Classé monument historique, le grand bâtiment doit accueillir un nouveau magasin amiral du groupe de luxe ainsi qu’un hôtel, un spa, un restaurant et des galeries d’art. D’après les requérants, LVMH a déposé auprès de la ville en juin 2023 une demande «d’enseigne temporaire» pour y apposer une bâche le temps de réaliser les travaux.
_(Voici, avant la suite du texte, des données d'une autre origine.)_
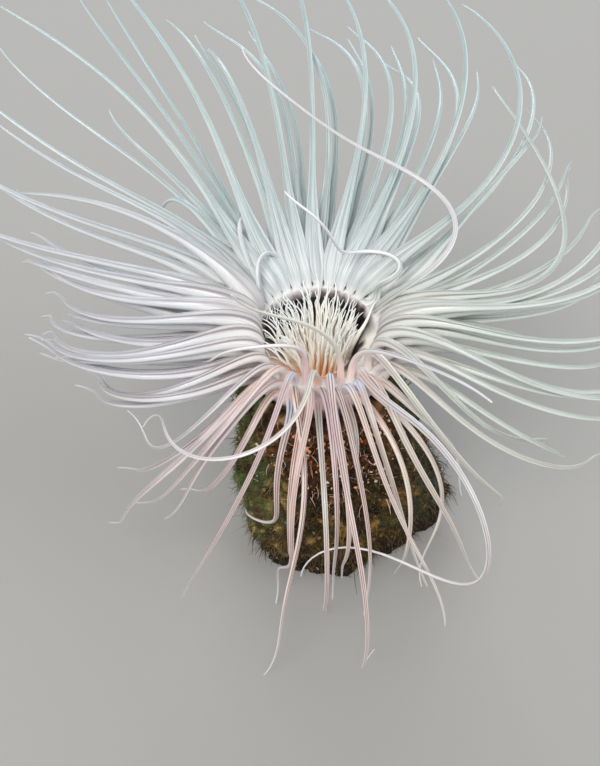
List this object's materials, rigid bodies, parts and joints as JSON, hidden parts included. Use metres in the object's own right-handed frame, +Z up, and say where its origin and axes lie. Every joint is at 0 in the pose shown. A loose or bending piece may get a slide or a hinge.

Sauf que, à en croire les déclarations faites à la presse par la mairie de Paris elle-même, la fausse façade est censée rester jusqu’en 2027, date de la fin des travaux.

«Squid Game»

Non seulement elle n’a donc rien de temporaire, mais elle relève en plus de la publicité déguisée : «Le choix des teintes claires et des matériaux (miroir) ainsi que la mise en place d’une signature lumineuse en soirée visent très nettement […] à attirer l’attention des passants et automobilistes de l’avenue des Champs-Elysées, non pas sur le projet de rénovation, mais exclusivement sur la marque Louis Vuitton en représentant son article le plus iconique», dit le recours. Du côté de la mairie, on fait valoir que cette bâche n’est pas considérée comme une publicité dans la mesure où le bâtiment appartient à LVMH. Et l’on rappelle que les architectes des bâtiments de France ont donné leur accord à sa mise en place.

L’emprise de la multinationale sur la capitale, où elle cumule déjà plus de 350 000 m², ajoutée à différentes opérations de privatisation de l’espace public, est un sujet majeur de frictions entre la majorité socialiste et les élus écologistes. Fondation Louis Vuitton empiétant sur le bois de Boulogne, installation d’une statue géante de l’artiste japonaise Yayoi Kusama accessoirisée de sacs Vuitton sur la placette au pied de la Samaritaine, dossier de l’Ecole polytechnique, privatisation du Pont-Neuf pour accueillir le premier défilé de Pharrell Williams, le tout culminant lors des Jeux olympiques où la malle Vuitton a crevé l’écran de la cérémonie d’ouverture retransmise en mondiovision… Normal, puisque LVMH était l’un des sponsors officiels des JO de Paris ? Il n’empêche : le 1er décembre, après Emily in Paris, Netflix a de nouveau privatisé les Champs-Elysées pour la promotion de la série Squid Game, une opération menée conjointement avec le comité des Champs-Elysées, qui regroupe tous les commerces de l’avenue, et dont le président n’est autre que Marc-Antoine Jamet, le secrétaire général du groupe LVMH. Les élus écologistes ont d’ailleurs écrit à Anne Hidalgo pour savoir combien avait rapporté à la ville cette opération promotionnelle.

«Opération financière intéressante»

«Là, on dit d’accord à une malle, mais demain, pourquoi le magasin Nike ne ferait pas une chaussure géante quand il voudra rénover sa vitrine ? Pourquoi Free ne ferait pas une box géante sur les Champs-Elysées ? Là, cela vous choquerait, mais quand c’est LVMH, cela passe», avait souligné Emile Meunier lors du Conseil de Paris, rappelant que le règlement local de publicité «interdit de monter une bâche publicitaire, sauf exception», et que «cela doit faire 50 % de la surface» et non un immeuble en entier. «Il n’y a pas un Conseil de Paris sans que nous ayons un échange sur LVMH», à croire «que vous avez, à l’endroit de cette marque, une rancœur particulière, je ne sais pas si c’est une déception de client», lui avait répondu Emmanuel Grégoire, alors premier adjoint en charge de l’urbanisme. Avant de défendre l’interprétation des services de l’urbanisme allant dans le sens d’une «enseigne temporaire immobilière» destinée à masquer, «pour une durée de plus de trois mois, des travaux publics». L’absence, dans le code de l’urbanisme, d’une borne temporelle maximale, explique-t-elle la divergence d’interprétation ?

Toujours est-il que sur ce dossier, la ville a reçu le soutien de la maire du VIIIe arrondissement, Jeanne d’Hauteserre. Lors de cette même séance du conseil municipal, l’élue de droite avait vanté une «opération financière intéressante pour le budget de la ville, puisque la taxation au titre de la publicité extérieure devrait rapporter 1,7 million d’euros». Mais pour Jérôme Gleizes, l’argument financier n’est pas suffisant, surtout au regard des retombées commerciales que tire LVMH de cette publicité géante. «Les socialistes jouent double jeu : il y a la façade et la réalité», dénonce l’élu écologiste auprès de Libé. Emile Meunier ne dit pas autre chose : «La publicité et la marchandisation de l’espace public demeurent un gros point de clivage avec nos amis socialistes, ça fera partie des sujets de la campagne 2026.»